Well I'm coming off ca 18 months of hardcore OSR dungeon crawling in Stonehell, so for my new Thule campaign I'm leaning hard into the Dramatism. :D My other 'new' 5e campaigns are Princes of the Apocalypse as a follow on to my 6-year 4e Loudwater game, and resuming my ultra high level Runelords of the Shattered Star game as an online game. Both of those lend themselves to a light dramatist approach - where Stonehell was 1/10 on the Dramatist scale, those two are maybe 4/10 and Thule is up around 7/10 or so. It's almost "Story Creation in Play" :D
 

Blue

Ravenous Bugblatter Beast of Traal
How are D&D's expanded role-playing features coming along? Backgrounds, with their suggested Traits, Bonds, Ideals, and Flaws, give a PC more tools beyond Alignment to get into a character's head. But does anyone use them? Does anyone not use them? Will they make their way into 6E? Sound off!

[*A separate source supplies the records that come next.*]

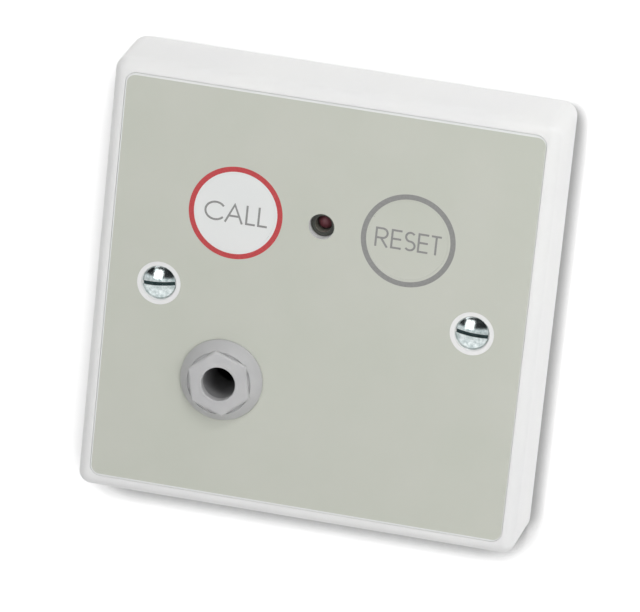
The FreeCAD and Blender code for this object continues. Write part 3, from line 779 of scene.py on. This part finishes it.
def headed_screw(axis, profile, thread, count):
    # The profile runs from the top of the head, where its radius is 0, to the thread
    head = [circle_ring(axis, radius, y, count) for radius, y in profile[1:]]
    points, faces = skin(head + thread_rings(axis, *thread, count))
    tip, last = len(points), len(points) - count
    points += [(axis[0], profile[0][1], axis[1]), (axis[0], thread[1], axis[1])]
    for i in range(count):
        j = (i + 1) % count
        faces += [(tip, i, j), (tip + 1, last + j, last + i)]
    return points, faces


def slot_cutter(axis, turn_deg, length, width, y_from, y_to):
    # A bar across the screw's axis, turned from x by the given angle
    turn = math.radians(turn_deg)
    along = Vector((math.cos(turn), 0, math.sin(turn))) * length / 2
    across = Vector((-math.sin(turn), 0, math.cos(turn))) * width / 2
    centre = Vector((axis[0], 0, axis[1]))
    bar = [centre + along * u + across * v for u, v in box_corners(0, 0, 1, 1)]
    return skin([[(p.x, y, p.z) for p in bar] for y in (y_from, y_to)], close_ends=True)


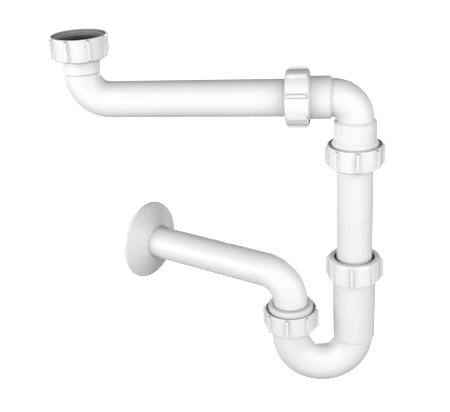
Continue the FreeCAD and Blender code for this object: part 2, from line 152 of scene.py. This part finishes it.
class Nodes:
    """Short calls that add shader nodes to a material or world and join them."""

    def __init__(self, owner):
        owner.use_nodes = True
        self.tree = owner.node_tree
        self.tree.nodes.clear()

    def add(self, kind, inputs=None, **settings):
        node = self.tree.nodes.new(kind)
        for name, value in settings.items():
            setattr(node, name, value)
        for name, value in (inputs or {}).items():
            self.feed(node.inputs[name], value)
        return node

    def feed(self, socket, value):
        """A socket of another node is linked; anything else is the socket's own value."""
        if isinstance(value, bpy.types.NodeSocket):
            self.tree.links.new(value, socket)
        else:
            socket.default_value = value

    def coords(self):
        """The piece's own coordinates, in metres."""
        return self.add("ShaderNodeTexCoord").outputs["Object"]

    def math(self, operation, *values):
        node = self.add("ShaderNodeMath", operation=operation)
        for socket, value in zip(node.inputs, values):
            self.feed(socket, value)
        return node.outputs[0]

    def product(self, first, *others):
        for value in others:
            first = self.math("MULTIPLY", first, value)
        return first

    def remap(self, value, source, target):
        """The value, stretched so that the span source becomes the span target."""
        inputs = {"Value": value, "From Min": source[0], "From Max": source[1]}
        inputs.update({"To Min": target[0], "To Max": target[1]})
        return self.add("ShaderNodeMapRange", inputs).outputs["Result"]

    def noise(self, coords, scale, detail, roughness):
        inputs = {"Vector": coords, "Scale": scale, "Detail": detail, "Roughness": roughness}
        return self.add("ShaderNodeTexNoise", inputs).outputs["Fac"]

    def spread(self, value, low, high):
        """The middle of a noise, stretched to run from low to high."""
        return self.remap(value, NOISE_MIDDLE, (low, high))

    def tint(self, factor, colour, shade):
        """The colour, mixed with itself times shade where factor is 0."""
        darker = tuple(c * shade for c in colour) + (1.0,)
        node = self.add("ShaderNodeMix", data_type="RGBA")
        self.feed(node.inputs["Factor"], factor)
        self.feed(node.inputs[6], darker)
        self.feed(node.inputs[7], colour + (1.0,))
        return node.outputs[2]

    def painted_openness(self, reach, span, shade, **kind):
        """A factor for a colour: 1 on open surfaces, going to shade where other surfaces stand
        within reach, as painted shade, and as a painted highlight where shade is above 1.
        """
        inputs = {"Distance": reach}
        sky = self.add("ShaderNodeAmbientOcclusion", inputs, samples=SKY_SAMPLES, **kind)
        return self.remap(sky.outputs["AO"], span, (shade, 1.0))

    def looked_at(self):
        """1 for rays from the camera, in reflections and through glass, and 0 for light."""
        path = self.add("ShaderNodeLightPath").outputs
        direct = self.math("MAXIMUM", path["Is Camera Ray"], path["Is Transmission Ray"])
        return self.math("MAXIMUM", direct, path["Is Glossy Ray"])

    def bump(self, height, distance):
        inputs = {"Height": height, "Distance": distance, "Strength": 1.0}
        return self.add("ShaderNodeBump", inputs).outputs["Normal"]


def plastic(name, colour, roughness, reach, shade, painted_shade_r=0.0):
    """Injection-moulded plastic: faint flow clouds, a fine peel, painted shade in hollows, in
    creases and between parts, painted highlights on edges, and painted shade on the walls inside a
    given radius about Z, darker towards the bottom."""
    material = bpy.data.materials.new(name)
    t = Nodes(material)
    coords = t.coords()
    clouds = t.noise(coords, *FLOW_CLOUDS)
    peel = t.noise(coords, *PLASTIC_PEEL)
    # Painted shade in hollows, between parts and in creases, and a painted highlight on edges, all
    # multiplied into the colour
    hollow_shade = t.painted_openness(reach, HOLLOW_OPEN, shade)
    crease_shade = t.painted_openness(CREASE_REACH, CREASE_OPEN, CREASE_PAINTED_SHADE, only_local=True)
    edge_highlight = t.painted_openness(EDGE_REACH, EDGE_OPEN, EDGE_HIGHLIGHT, inside=True, only_local=True)
    value = t.product(t.spread(clouds, FLOW_SHADE, 1.0), hollow_shade, crease_shade, edge_highlight)
    # Painted shade on the open nut's inside, darker towards the bottom
    if painted_shade_r:
        split = t.add("ShaderNodeSeparateXYZ", {"Vector": coords}).outputs
        x_square = t.math("MULTIPLY", split["X"], split["X"])
        y_square = t.math("MULTIPLY", split["Y"], split["Y"])
        square = t.math("ADD", x_square, y_square)
        inside = t.math("LESS_THAN", square, painted_shade_r * painted_shade_r)
        depth_shade = t.remap(split["Z"], INNER_Z, [inner - 1.0 for inner in INNER_PAINTED_SHADE])
        value = t.product(value, t.math("MULTIPLY_ADD", inside, depth_shade, 1.0))
    paint = t.add("ShaderNodeVectorMath", {"Vector": colour, "Scale": value}, operation="SCALE")
    gloss = t.noise(coords, *GLOSS_CLOUDS)
    shader = t.add("ShaderNodeBsdfPrincipled", {
        "Base Color": paint.outputs["Vector"],
        "Roughness": t.spread(gloss, *[roughness + shift for shift in GLOSS_SHIFT]),
        "IOR": 1.49,
        "Specular IOR Level": 0.5,
        "Normal": t.bump(peel, PEEL_HEIGHT),
        "Coat Weight": 1.0,
        "Coat Roughness": 0.4,
        "Coat IOR": 1.02,
        "Coat Tint": (0.85, 0.85, 0.85, 1.0),
    })
    t.add("ShaderNodeOutputMaterial", {"Surface": shader.outputs["BSDF"]})
    return material


def rubber(name, colour):
    """Moulded rubber: near black, dull, with a chalky bloom in patches."""
    material = bpy.data.materials.new(name)
    t = Nodes(material)
    coords = t.coords()
    bloom = t.noise(coords, *RUBBER_BLOOM)
    skin = t.noise(coords, *RUBBER_SKIN)
    shader = t.add("ShaderNodeBsdfPrincipled", {
        "Base Color": t.tint(t.spread(bloom, 0.0, 1.0), colour, BLOOM_SHADE),
        "Roughness": t.spread(bloom, *BLOOM_ROUGHNESS),
        "Specular IOR Level": 0.15,
        "Normal": t.bump(skin, SKIN_HEIGHT),
    })
    t.add("ShaderNodeOutputMaterial", {"Surface": shader.outputs["BSDF"]})
    return material


def dress(material, *names):
    """The material on every slot of the named CAD nodes."""
    for name in names:
        mesh = nodes[name].data
        if not mesh.materials:
            mesh.materials.append(material)
        for index in range(len(mesh.materials)):
            mesh.materials[index] = material


def add_mesh(name, bm, material):
    """An object in the scene, made from the bmesh."""
    mesh = bpy.data.meshes.new(name)
    bm.to_mesh(mesh)
    bm.free()
    mesh.materials.append(material)
    piece = bpy.data.objects.new(name, mesh)
    bpy.context.scene.collection.objects.link(piece)
    return piece


def thread_ridge(name, radius, stand, span, material, tip=(0, 0, 0), along=(0, 0, 1)):
    """A right-hand helical ridge, faded out at both ends. It runs over the span along the axis,
    inwards from the radius where stand is below 0 and outwards where it is above."""
    sink = -math.copysign(RIDGE_SINK, stand)
    foot, crest = RIDGE_FOOT / 2, RIDGE_CREST / 2
    profile = [(0, sink, -foot), (1, 0.0, -crest), (1, 0.0, crest), (0, sink, foot)]
    turns = (span[1] - span[0]) / THREAD_PITCH
    steps = int(turns * STEPS_A_TURN)
    swing = Vector((0, 0, 1)).rotation_difference(Vector(along))
    bm = bmesh.new()
    rows = []
    for step in range(steps + 1):
        share = step / steps
        fade = min(1.0, share * turns / RIDGE_FADE, (1.0 - share) * turns / RIDGE_FADE)
        angle = share * turns * 2 * math.pi
        rise = span[0] + share * turns * THREAD_PITCH
        row = []
        for proud, sunk, dz in profile:
            r = radius + sunk + proud * stand * fade
            point = Vector((r * math.cos(angle), r * math.sin(angle), rise + dz))
            row.append(bm.verts.new(swing @ point + Vector(tip)))
        rows.append(row)
    for row, after in zip(rows, rows[1:]):
        for corners in zip(row, row[1:] + row[:1], after[1:] + after[:1], after):
            bm.faces.new(corners)
    bm.faces.new(rows[0])
    bm.faces.new(rows[-1])
    bmesh.ops.recalc_face_normals(bm, faces=bm.faces)
    return add_mesh(name, bm, material)


def lamp(name, azimuth, elevation, distance, width, height, power):
    """A soft lamp aimed at the object. Azimuth 0 is on the camera's side, 90 on the right."""
    data = bpy.data.lights.new(name, "AREA")
    data.shape = "RECTANGLE"
    data.size = width
    data.size_y = height
    data.energy = power
    light = bpy.data.objects.new(name, data)
    a, e = math.radians(azimuth), math.radians(elevation)
    back = Vector((math.sin(a) * math.cos(e), -math.cos(a) * math.cos(e), math.sin(e)))
    light.location = LAMP_TARGET + back * distance
    light.rotation_mode = "QUATERNION"
    light.rotation_quaternion = (-back).to_track_quat("-Z", "Y")
    light.visible_camera = False
    bpy.context.scene.collection.objects.link(light)


def set_world(level):
    """Even light from all round, seen by the camera and in reflections as white."""
    world = bpy.data.worlds.new("studio")
    t = Nodes(world)
    light = t.add("ShaderNodeBackground", {
        "Color": WHITE,
        "Strength": t.remap(t.looked_at(), (0.0, 1.0), (level, 1.0)),
    })
    t.add("ShaderNodeOutputWorld", {"Surface": light.outputs["Background"]})
    bpy.context.scene.world = world


def make_floor():
    """A plain pale floor. What the camera sees of it is lifted to white where no shadow falls."""
    material = bpy.data.materials.new("floor_paint")
    t = Nodes(material)
    clouds = t.noise(t.coords(), *FLOOR_CLOUDS)
    paint = t.add("ShaderNodeBsdfDiffuse", {
        "Color": t.tint(t.spread(clouds, 0.0, 1.0), FLOOR_WHITE, FLOOR_SHADE),
        "Roughness": 0.5,
    })
    lift = t.add("ShaderNodeEmission", {
        "Color": WHITE,
        "Strength": t.math("MULTIPLY", t.looked_at(), FLOOR_LIFT),
    })
    both = t.add("ShaderNodeAddShader")
    t.feed(both.inputs[0], paint.outputs["BSDF"])
    t.feed(both.inputs[1], lift.outputs["Emission"])
    t.add("ShaderNodeOutputMaterial", {"Surface": both.outputs["Shader"]})
    bm = bmesh.new()
    corners = [(-1, -1), (1, -1), (1, 1), (-1, 1)]
    bm.faces.new([bm.verts.new((x * FLOOR_HALF, y * FLOOR_HALF, FLOOR_Z)) for x, y in corners])
    floor = add_mesh("floor", bm, material)


# Camera and light
set_camera()
bpy.context.scene.view_settings.view_transform = "Standard"
set_world(WORLD_LEVEL)
for settings in LAMPS:
    lamp(*settings)
make_floor()

# Finishes. Each sets the reach and the painted shade of its hollows
pipe_plastic = plastic("pipe_plastic", PIPE_WHITE, roughness=0.38, reach=0.006, shade=0.85)
flange_plastic = plastic("flange_plastic", FLANGE_SHADED_WHITE, roughness=0.38, reach=0.003, shade=0.15)
nut_plastic = plastic("nut_plastic", NUT_LIT_WHITE, roughness=0.40, reach=0.012, shade=0.45)
open_nut_plastic = plastic(
    "open_nut_plastic", PIPE_WHITE, roughness=0.40, reach=0.020, shade=0.30, painted_shade_r=OPEN_NUT_R)
ring_plastic = plastic("ring_plastic", RING_BLACK, roughness=0.45, reach=0.005, shade=0.60)
seal_rubber = rubber("seal_rubber", RUBBER_BLACK)
dress(pipe_plastic, "inlet_pipe", "elbow", "drop_tube", "trap_body", "outlet_pipe")
dress(flange_plastic, "wall_flange")
dress(open_nut_plastic, "inlet_nut")
dress(nut_plastic, "side_nut", "tube_nut", "trap_nut", "outlet_nut")
dress(ring_plastic, "side_ring", "tube_ring", "trap_ring", "outlet_ring")
dress(seal_rubber, "inlet_washer", "side_seal", "tube_seal", "trap_seal", "outlet_seal")

# Threads of the open nut and of the spigots
thread = thread_ridge("inlet_nut_thread", NUT_THREAD_R, NUT_RIDGE, NUT_RIDGE_SPAN, open_nut_plastic)
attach(thread, "inlet_nut")
for node, name, tip, along in SPIGOTS:
    thread = thread_ridge(
        name, SPIGOT_THREAD_R, SPIGOT_RIDGE, SPIGOT_RIDGE_SPAN, pipe_plastic, tip, along)
    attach(thread, node)

bpy.context.view_layer.update()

I run slightly differently so I need to answer this two ways. Basically, Traits, Bonds, etc. can be inspired by backgrounds, but need not have anything to do with them.

So the collection of "backgrounds plus TIBF" is almost always - but that's because the TIBF really focus on what makes the characters tick.

(I also let them revise them over play as makes sense.)

If I was to look at just backgrounds with TIBF, it's occasionally. More when a background and a class are less in sync. For example the criminal con-man bard is more likely to reference their criminal background specifically, while the criminal rogue is just rogue-like, and rarely it's specifically because of background.